A Proactive Strategy for a Resilient Future
The MRO sector, one of the areas most severely impacted by the supply chain crisis, found a vital lifeline in the rapid deployment of AM. The immense cost of an idle aircraft, which can exceed $100,000 per day in lost revenue and operational expenses, makes MRO timeliness absolutely critical. By integrating 3D printing capabilities, MRO organizations regained control over their repair schedules. Tooling, jigs, and fixtures that once took weeks or even months to procure from external suppliers could now be designed and printed in-house in a matter of hours. This capability became particularly crucial for servicing legacy aircraft, where replacement parts are often hindered by prohibitive minimum order quantities or have been discontinued altogether. Leveraging digital twins and on-demand printing, MROs could recreate these essential components, drastically reducing aircraft-on-ground (AOG) situations and restoring fleet availability.
The lessons learned from the $11 billion disruption of 2025 reshaped the industry’s understanding of value, revealing that efficiency without resilience constituted a false economy.
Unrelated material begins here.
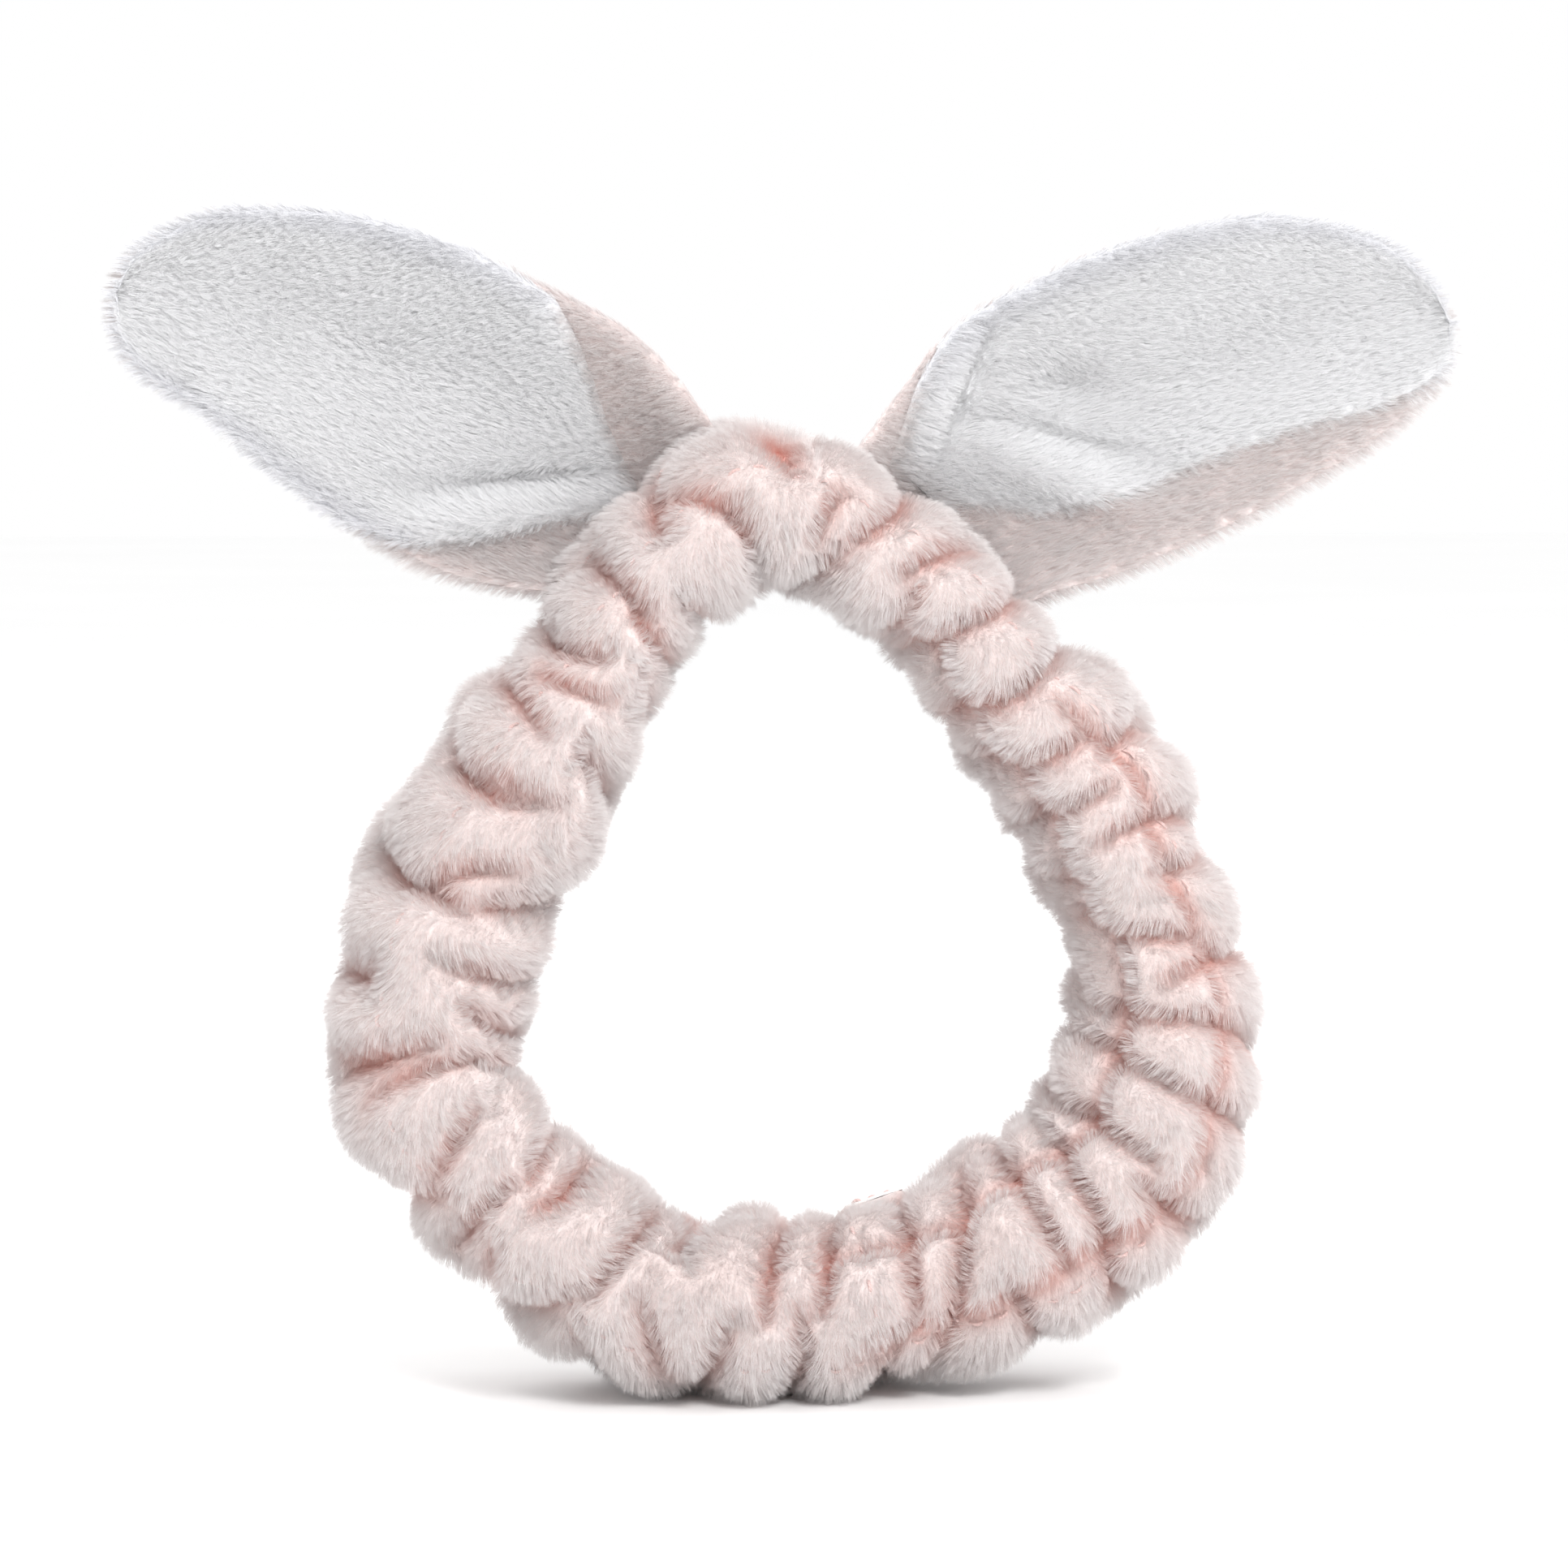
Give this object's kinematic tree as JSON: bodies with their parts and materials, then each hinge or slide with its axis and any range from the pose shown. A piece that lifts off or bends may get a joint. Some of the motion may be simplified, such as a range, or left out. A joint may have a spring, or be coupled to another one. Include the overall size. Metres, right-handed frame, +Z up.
{
  "type": "spa headband",
  "caption": "Gathered plush fleece headband on an elastic loop, with padded fleece ears that fold forward and back at their sewn bases.",
  "frame": {"origin": "centre of the head opening, half way between the cheek corners in the band's middle plane", "axes": "+Z up through the gap between the ears, -Y to the front of the ears, X across the band"},
  "size_m": [0.258, 0.0568, 0.2261],
  "materials": {
    "fleece_pink": "plush coral fleece, pale pink",
    "fleece_white": "plush coral fleece, white",
    "elastic": "woven elastic, off-white",
    "wadding": "polyester wadding",
    "thread": "polyester sewing thread, pink",
    "satin": "blank satin ribbon"
  },
  "bodies": {
    "band": {"band_sleeve": "fleece_pink", "care_label": "satin", "care_label_stitches": "thread", "elastic_lap_stitches": "thread", "elastic_loop": "elastic", "left_ear_tack_stitches": "thread", "right_ear_tack_stitches": "thread", "sleeve_end_seam_stitches": "thread", "sleeve_long_seam_stitches": "thread"},
    "left_ear": {"left_ear_back_panel": "fleece_pink", "left_ear_front_panel": "fleece_white", "left_ear_pleat_stitches": "thread", "left_ear_rim_stitches": "thread", "left_ear_wadding": "wadding"},
    "right_ear": {"right_ear_back_panel": "fleece_pink", "right_ear_front_panel": "fleece_white", "right_ear_pleat_stitches": "thread", "right_ear_rim_stitches": "thread", "right_ear_wadding": "wadding"}
  },
  "joints": [
    {"name": "left_ear_flop", "type": "hinge", "parent": "band", "child": "left_ear", "pos_m": [-0.03571, 0.01336, 0.07957], "axis": [0.714, 0, 0.7001], "range_deg": [-60, 35], "stiffness_Nm_per_rad": 0.02},
    {"name": "right_ear_flop", "type": "hinge", "parent": "band", "child": "right_ear", "pos_m": [0.03571, 0.01336, 0.07957], "axis": [0.714, 0, -0.7001], "range_deg": [-60, 35], "stiffness_Nm_per_rad": 0.02}
  ]
}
The crisis catalyzed a fundamental shift in focus from owning physical inventory to controlling validated digital part data, positioning companies that mastered the digital thread of manufacturing as the new supply chain leaders. Additive Manufacturing directly addressed the core pressure points of the crisis by offering material agility, simplifying operational logistics, and empowering smaller teams to produce complex, high-quality components with less manual intervention. The industry’s path forward, as advocated by technology pioneers, involved establishing shared standards and collaborative qualification processes to build not just the next generation of aircraft, but a networked, intelligent, and truly resilient manufacturing ecosystem designed to anticipate and absorb any future turbulence.